Protection of Children
We have analyzed this rule under Executive Order 13045, Protection of Children from Environmental Health Risks and Safety Risks. This rule is not an economically significant rule and does not create an environmental risk to health or risk to safety that may disproportionately affect children. No comments were received concerning this rule. No substantive changes have been made to the rule as proposed.
Indian Tribal Governments
This rule does not have tribal implications under Executive Order 13175, Consultation and Coordination with Indian Tribal Governments, because it does not have a substantial direct effect on one or more Indian tribes, on the relationship between the Federal Government and Indian tribes, or on the distribution of power and responsibilities between the Federal Government and Indian tribes. No comments were received concerning this rule. No substantive changes have been made to the rule as proposed.
We have analyzed this rule under Executive Order 13211, Actions Concerning Regulations That Significantly Affect Energy Supply, Distribution, or Use. We have determined that it is not a “significant energy action” under that order because it is not a “significant regulatory action” under Executive Order 12866 and is not likely to have a significant adverse effect on the supply, distribution, or use of energy. The Administrator of the Office of Information and Regulatory Affairs has not designated it as a significant energy action. Therefore, it does not require a Statement of Energy Effects under Executive Order 13211. No comments were received concerning this rule. No substantive changes have been made to the rule as proposed.
The National Technology Transfer and Advancement Act (NTTAA) (15 U.S.C. 272 note) directs agencies to use voluntary consensus standards in their regulatory activities unless the agency provides Congress, through the Office of Management and Budget, with an explanation of why using these standards would be inconsistent with applicable law or otherwise impractical. Voluntary consensus standards are technical standards (e.g., specifications of materials, performance, design, or operation; test methods; sampling procedures; and related management systems practices) that are developed or Start Printed Page 34934adopted by voluntary consensus standards bodies.
This rule does not use technical standards. Therefore, we did not consider the use of voluntary consensus standards. No comments were received concerning this rule. No substantive changes have been made to the rule as proposed.
We have analyzed this rule under Department of Homeland Security Management Directive 023-01 and Commandant Instruction M16475.lD, which guide the Coast Guard in complying with the National Environmental Policy Act of 1969 (NEPA) (42 U.S.C. 4321-4370f), and have concluded this action is one of a category of actions that do not individually or cumulatively have a significant effect on the human environment. This rule is categorically excluded, under figure 2-1, paragraph (34)(g), of the Instruction. This rule involves the establishment of a safety zone therefore paragraph (34)(g) of the Instruction applies.

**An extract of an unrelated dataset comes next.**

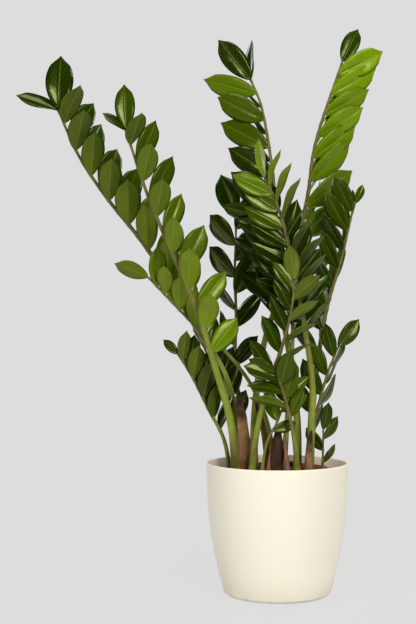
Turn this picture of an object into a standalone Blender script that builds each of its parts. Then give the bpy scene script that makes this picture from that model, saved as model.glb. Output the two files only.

An environmental analysis checklist and a categorical exclusion determination are available in the docket where indicated under ADDRESSES.Start List of Subjects
List of Subjects in 33 CFR Part 165
- Marine safety
- Navigation (water)
- Reporting and recordkeeping requirements
- Security measures
For the reasons discussed in the preamble, the Coast Guard proposes to amendEnd Amendment Part Start Part
PART 165—REGULATED NAVIGATION AREAS AND LIMITED ACCESS AREASEnd Part Start Amendment Part
1. The authority citation for Part 165 continues to read as follows:End Amendment Part Start Amendment Part
2. Add § 165.T09-0235 to read as follows:End Amendment Part
(a) Location. The following area is a temporary safety zone: offshore of Long Beach in Michigan City, Indiana, a 4500 yard by 600 yard area encompassing specified U.S. waters of Lake Michigan bound by a line drawn from 41°43′42″ N, 086°54′18″ W; then north to 41°43′49″ N, 086°54′31″ W; then east to 41°44′48″ N, 086°51′45″ W; then south to 41°44′42″ N, 086°51′31″ W; then west returning to the point of origin (NAD 83).
(b) Enforcement period. This regulation will be enforced between 9 a.m. and 4 p.m. on August 8, 2010. The Captain of the Port, Sector Lake Michigan, or his or her on-scene representative may terminate this operation at anytime.
(c) Regulations. (1) In accordance with the general regulations in section 165.23 of this part, entry into, transiting, or anchoring within this safety zone is prohibited unless authorized by the Captain of the Port, Sector Lake Michigan, or his or her on-scene representative.
(2) This safety zone is closed to all vessel traffic, except as may be permitted by the Captain of the Port, Sector Lake Michigan, or his or her on-scene representative.
(3) The “on-scene representative” of the Captain of the Port, Sector Lake Michigan, is any Coast Guard commissioned, warrant or petty officer who has been designated by the Captain of the Port, Sector Lake Michigan, to act on his or her behalf. The on-scene representative of the Captain of the Port, Sector Lake Michigan, will be aboard either a Coast Guard or Coast Guard Auxiliary vessel.
(4) Vessel operators desiring to enter or operate within the safety zone shall contact the Captain of the Port, Sector Lake Michigan, or his or her on-scene representative to obtain permission to do so. The Captain of the Port, Sector Lake Michigan, or his or her on-scene representative may be contacted via VHF Channel 16. Vessel operators given permission to enter or operate in the safety zone must comply with all directions given to them by the Captain of the Port, Sector Lake Michigan, or his or her on-scene representative.
Dated: June 3, 2010.
Captain, U.S. Coast Guard, Captain of the Port, Sector Lake Michigan.